▶ Directions for this task
Copy each line exactly. Leave nothing out.

▶ Data block
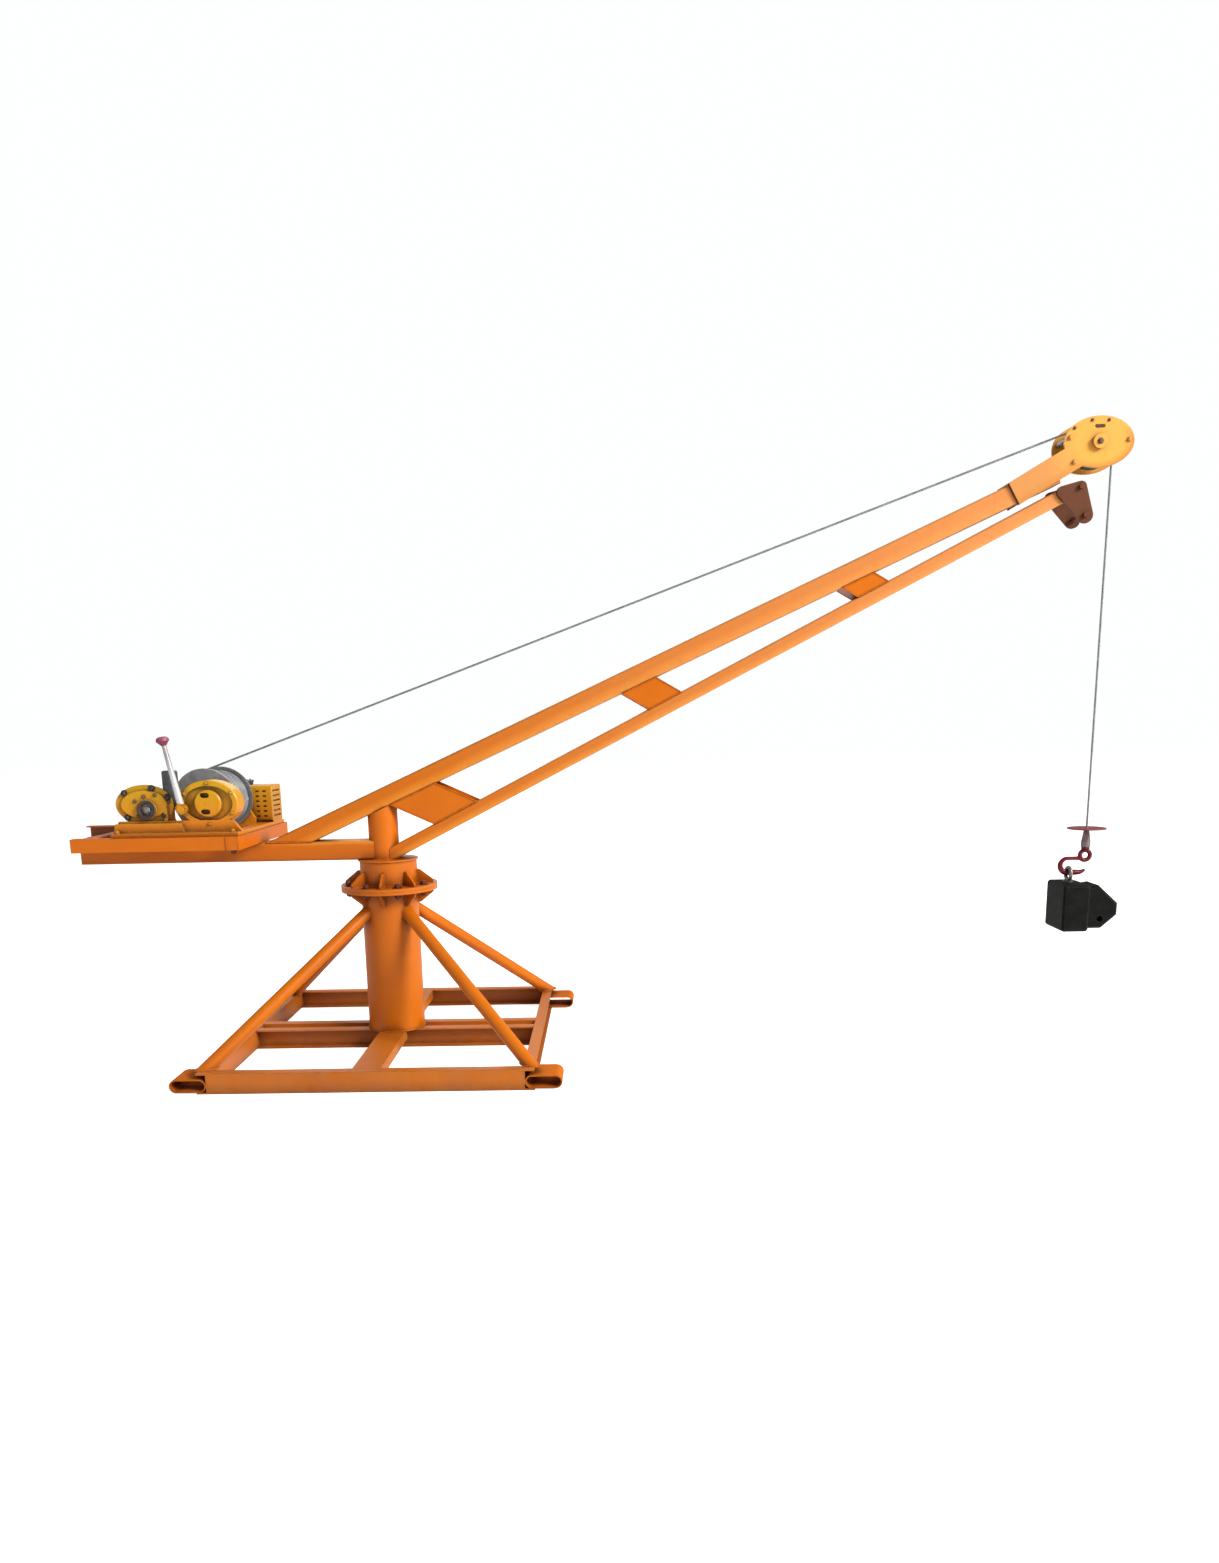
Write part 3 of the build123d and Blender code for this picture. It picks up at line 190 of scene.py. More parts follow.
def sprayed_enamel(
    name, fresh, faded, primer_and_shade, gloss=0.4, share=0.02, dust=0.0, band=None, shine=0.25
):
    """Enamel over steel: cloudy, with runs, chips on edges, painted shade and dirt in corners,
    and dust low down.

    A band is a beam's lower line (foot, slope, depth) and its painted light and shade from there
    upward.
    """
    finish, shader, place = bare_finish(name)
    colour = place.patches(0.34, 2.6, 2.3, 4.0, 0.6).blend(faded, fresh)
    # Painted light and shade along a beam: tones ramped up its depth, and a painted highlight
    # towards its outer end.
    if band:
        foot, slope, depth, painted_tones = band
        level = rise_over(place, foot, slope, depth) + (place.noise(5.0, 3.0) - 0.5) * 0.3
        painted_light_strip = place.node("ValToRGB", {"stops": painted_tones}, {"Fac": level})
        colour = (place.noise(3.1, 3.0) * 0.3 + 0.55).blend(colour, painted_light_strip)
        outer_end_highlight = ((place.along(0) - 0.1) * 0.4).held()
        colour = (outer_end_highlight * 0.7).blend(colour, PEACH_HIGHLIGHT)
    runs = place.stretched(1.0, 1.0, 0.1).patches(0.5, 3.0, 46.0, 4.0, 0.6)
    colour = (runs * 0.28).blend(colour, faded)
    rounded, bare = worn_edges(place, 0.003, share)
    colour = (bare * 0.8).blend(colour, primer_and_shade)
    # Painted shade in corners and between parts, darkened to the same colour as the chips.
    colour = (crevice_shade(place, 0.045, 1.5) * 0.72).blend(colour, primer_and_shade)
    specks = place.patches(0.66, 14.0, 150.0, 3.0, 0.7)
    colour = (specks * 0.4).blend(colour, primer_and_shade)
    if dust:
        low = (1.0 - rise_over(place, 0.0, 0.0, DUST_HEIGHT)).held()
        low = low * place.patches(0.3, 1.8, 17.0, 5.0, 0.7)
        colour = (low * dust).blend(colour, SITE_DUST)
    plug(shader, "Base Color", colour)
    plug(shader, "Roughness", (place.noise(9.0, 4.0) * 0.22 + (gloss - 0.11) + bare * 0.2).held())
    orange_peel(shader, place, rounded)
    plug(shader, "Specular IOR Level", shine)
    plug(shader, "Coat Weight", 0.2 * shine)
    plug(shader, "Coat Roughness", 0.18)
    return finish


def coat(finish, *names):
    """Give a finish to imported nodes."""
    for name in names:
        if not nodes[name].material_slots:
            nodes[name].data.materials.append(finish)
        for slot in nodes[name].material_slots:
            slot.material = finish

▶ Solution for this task
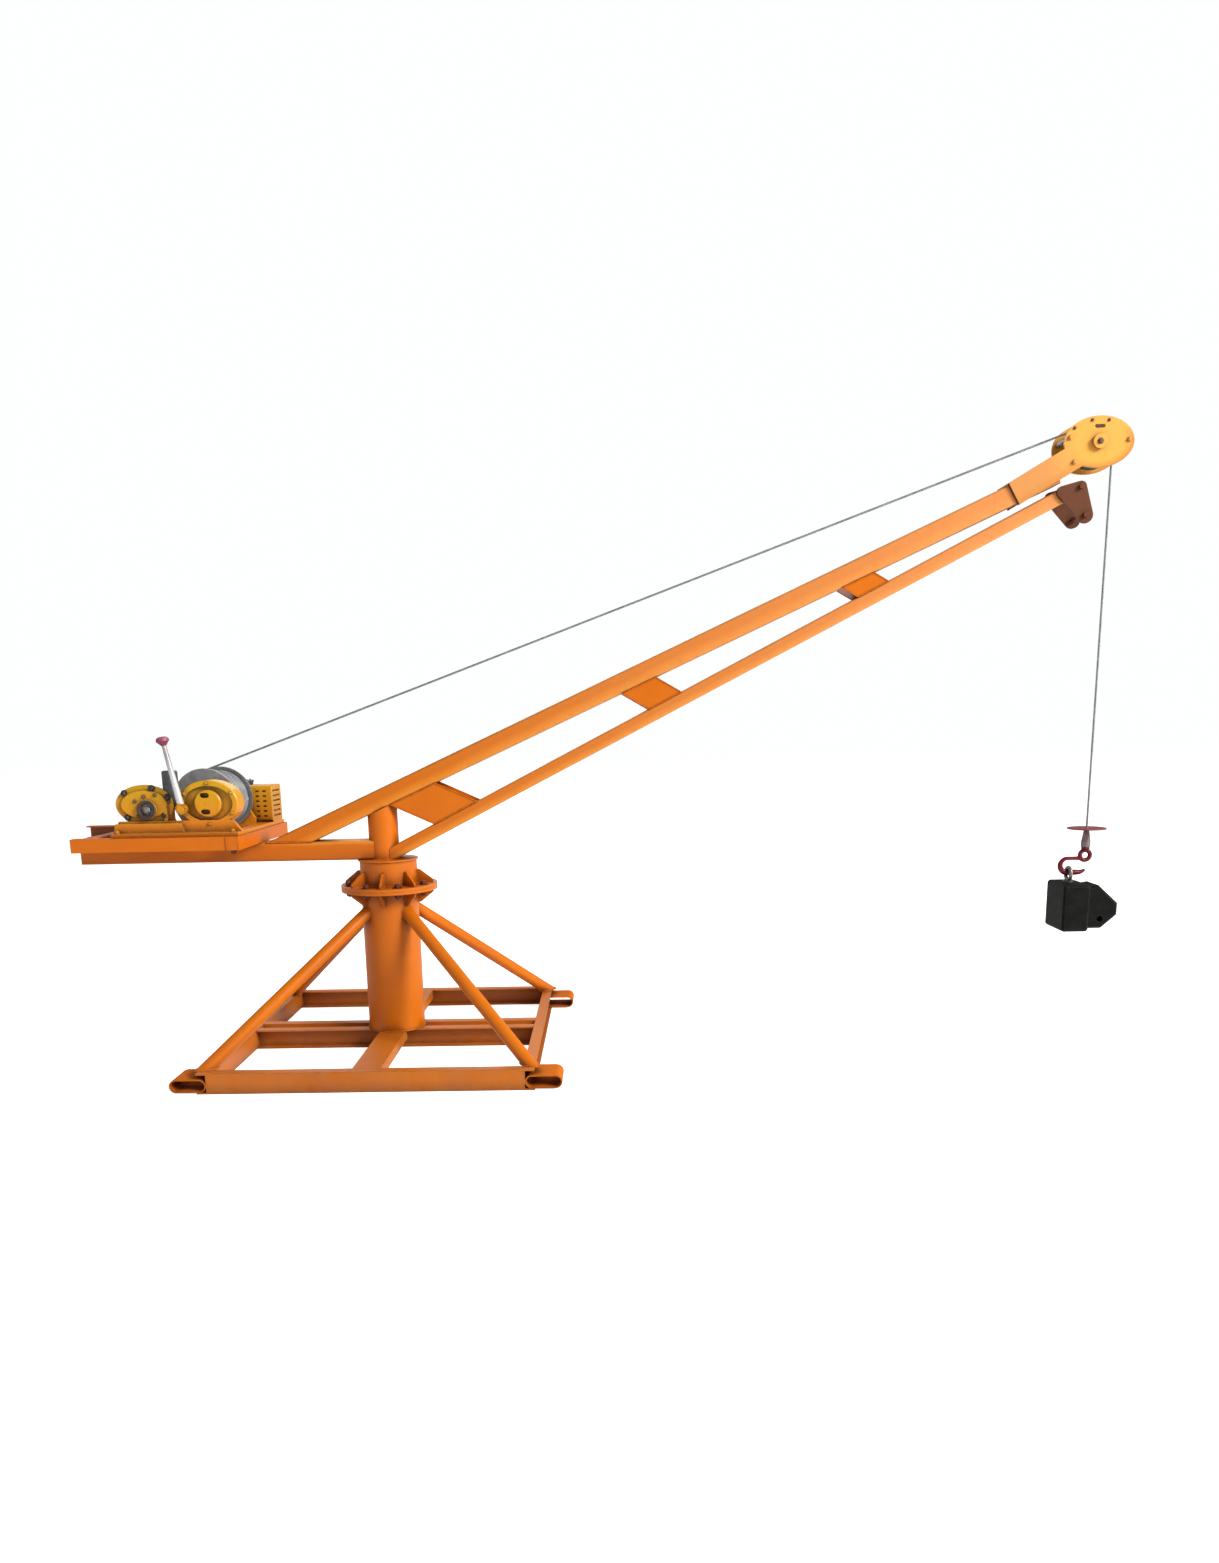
Write part 3 of the build123d and Blender code for this picture. It picks up at line 190 of scene.py. More parts follow.
def sprayed_enamel(
    name, fresh, faded, primer_and_shade, gloss=0.4, share=0.02, dust=0.0, band=None, shine=0.25
):
    """Enamel over steel: cloudy, with runs, chips on edges, painted shade and dirt in corners,
    and dust low down.

    A band is a beam's lower line (foot, slope, depth) and its painted light and shade from there
    upward.
    """
    finish, shader, place = bare_finish(name)
    colour = place.patches(0.34, 2.6, 2.3, 4.0, 0.6).blend(faded, fresh)
    # Painted light and shade along a beam: tones ramped up its depth, and a painted highlight
    # towards its outer end.
    if band:
        foot, slope, depth, painted_tones = band
        level = rise_over(place, foot, slope, depth) + (place.noise(5.0, 3.0) - 0.5) * 0.3
        painted_light_strip = place.node("ValToRGB", {"stops": painted_tones}, {"Fac": level})
        colour = (place.noise(3.1, 3.0) * 0.3 + 0.55).blend(colour, painted_light_strip)
        outer_end_highlight = ((place.along(0) - 0.1) * 0.4).held()
        colour = (outer_end_highlight * 0.7).blend(colour, PEACH_HIGHLIGHT)
    runs = place.stretched(1.0, 1.0, 0.1).patches(0.5, 3.0, 46.0, 4.0, 0.6)
    colour = (runs * 0.28).blend(colour, faded)
    rounded, bare = worn_edges(place, 0.003, share)
    colour = (bare * 0.8).blend(colour, primer_and_shade)
    # Painted shade in corners and between parts, darkened to the same colour as the chips.
    colour = (crevice_shade(place, 0.045, 1.5) * 0.72).blend(colour, primer_and_shade)
    specks = place.patches(0.66, 14.0, 150.0, 3.0, 0.7)
    colour = (specks * 0.4).blend(colour, primer_and_shade)
    if dust:
        low = (1.0 - rise_over(place, 0.0, 0.0, DUST_HEIGHT)).held()
        low = low * place.patches(0.3, 1.8, 17.0, 5.0, 0.7)
        colour = (low * dust).blend(colour, SITE_DUST)
    plug(shader, "Base Color", colour)
    plug(shader, "Roughness", (place.noise(9.0, 4.0) * 0.22 + (gloss - 0.11) + bare * 0.2).held())
    orange_peel(shader, place, rounded)
    plug(shader, "Specular IOR Level", shine)
    plug(shader, "Coat Weight", 0.2 * shine)
    plug(shader, "Coat Roughness", 0.18)
    return finish


def coat(finish, *names):
    """Give a finish to imported nodes."""
    for name in names:
        if not nodes[name].material_slots:
            nodes[name].data.materials.append(finish)
        for slot in nodes[name].material_slots:
            slot.material = finish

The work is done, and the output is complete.